Wer von den Menschen, die hier ihren Wocheneinkauf erledigen, Interesse hat, kriegt einen Kaffee. FDP-Politiker und FDP-Sympathisanten diskutieren hier miteinander über linke Lehrer, den FAZ-Debattenbeitrag von Lukas Bärfuss und über Lokalpolitik, stets befinden sich rund 10, 15 Personen rund um den Stand. Nach dem Mittag fährt Müller sein Mobil vor den Coop nach Sempach, wieder wird Kaffee serviert, wieder werden Guetzli angeboten, wieder wird diskutiert.
Was will Müller in der Politik überhaupt erreichen? Er will den Kanton Luzern vertreten. Und Gesetze nur dann verabschieden, wenn sie unbedingt nötig sind – er tritt generell an für weniger Regulierung. Letzteres will auch Nationalratskandidatin Irene Keller (FDP), von der ich ein Set Jasskarten aus Schweizer Produktion erhalte mit ihrem Konterfei drauf:
Ebenfalls am Stand ist Nationalratskandidat Roland Mahler (FDP), Transportunternehmer aus dem Entlebuch und einer breiteren Öffentlichkeit bekannt als vom «Blick» inszenierter «8. Bundesrat». Sein Lastwagen ist in Blickweite des Stands abgestellt, Müller und Mahler sind darauf gemeinsam zu sehen.
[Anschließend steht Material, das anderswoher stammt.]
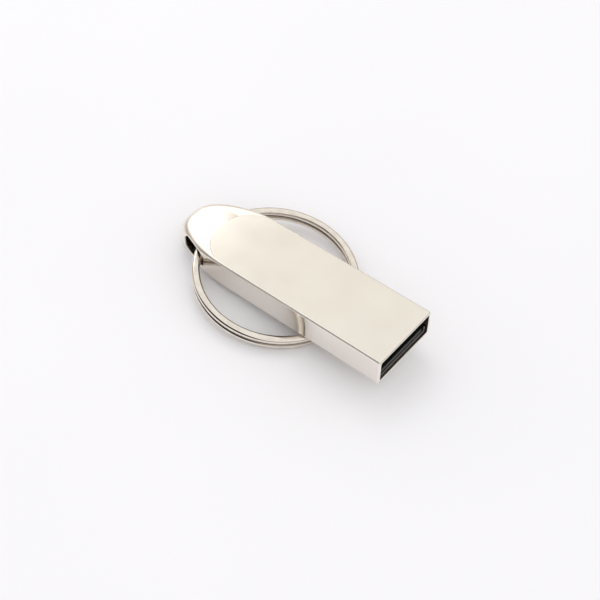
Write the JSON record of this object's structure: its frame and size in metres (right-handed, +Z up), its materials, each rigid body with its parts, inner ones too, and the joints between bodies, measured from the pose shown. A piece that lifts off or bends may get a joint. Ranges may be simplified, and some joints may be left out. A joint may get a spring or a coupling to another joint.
{
  "type": "usb flash drive",
  "caption": "Metal flash drive whose one-piece case is also its plug shell, with a split key ring that swings through an eyelet in its tapered tail.",
  "frame": {"origin": "on the table, under the middle of the drive's bounding box as it lies with the ring folded under the belly", "axes": "+Z up from the table, +X towards the plug's mouth, +Y to the left of someone looking along +X"},
  "size_m": [0.0402, 0.025, 0.0079],
  "materials": {
    "satin_nickel": "satin nickel plate",
    "polished_nickel": "polished nickel plate",
    "black_plastic": "matt moulded",
    "board": "solder resist",
    "gold": "gold flash",
    "black_resin": "moulded resin",
    "crystal_can": "plain metal can",
    "capacitor_ceramic": "fired ceramic",
    "resistor_black": "glazed"
  },
  "bodies": {
    "drive": {"metal_case": "satin_nickel", "plastic_tray": "black_plastic", "circuit_board": "board", "contact_power": "gold", "contact_data_minus": "gold", "contact_data_plus": "gold", "contact_ground": "gold", "flash_chip": "black_resin", "controller_chip": "black_resin", "crystal": "crystal_can", "capacitor_1": "capacitor_ceramic", "capacitor_2": "capacitor_ceramic", "capacitor_3": "capacitor_ceramic", "capacitor_4": "capacitor_ceramic", "capacitor_5": "capacitor_ceramic", "resistor_1": "resistor_black", "resistor_2": "resistor_black", "resistor_3": "resistor_black", "resistor_4": "resistor_black"},
    "ring": {"key_ring": "polished_nickel"}
  },
  "joints": [
    {"name": "ring_swing", "type": "hinge", "parent": "drive", "child": "ring", "pos_m": [-0.01471, -0.0004, 0.0024], "axis": [0, 1, 0], "range_deg": [0, 341.5]}
  ]
}
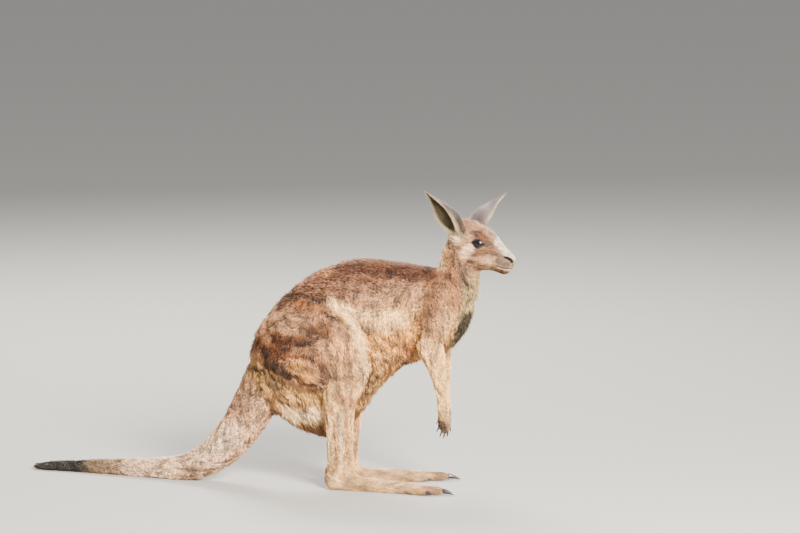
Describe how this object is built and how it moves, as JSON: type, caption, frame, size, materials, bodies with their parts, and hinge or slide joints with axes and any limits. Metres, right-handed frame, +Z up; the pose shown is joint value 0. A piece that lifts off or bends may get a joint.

Trotz leidenschaftlichem Wahlkampf wurden die beiden Kandidaten im Schatten von Damian Müller nicht in den Nationalrat gewählt. Mit 19 044 Stimmen (Keller) und 23 094 Stimmen (Mahler) blieben sie doch deutlich zurück hinter den gewählten Albert Vitali (FDP) (36 183 Stimmen) und Peter Schilliger (FDP) (33 378 Stimmen). Während Schilliger, FDP-Präsident des Kantons Luzern, vom Bisherigen-Bonus profitieren konnte, strahlt Treuhänder Vitali eine Bodenständigkeit aus, die offenbar gut angekommen ist bei den Wählern (Hobbys: Jodeln, Schwingen, Kaninchenzucht, Skifahren, Wandern).
Damian Müller aber hat gute Chancen, bald dem Ständerat anzugehören. Am 15. November 2015 sind die Luzerner Wähler zu einem 2. Wahlgang aufgerufen.
Der Besuch fand am 17. Oktober 2015 in Neuenkirch und Sempach statt.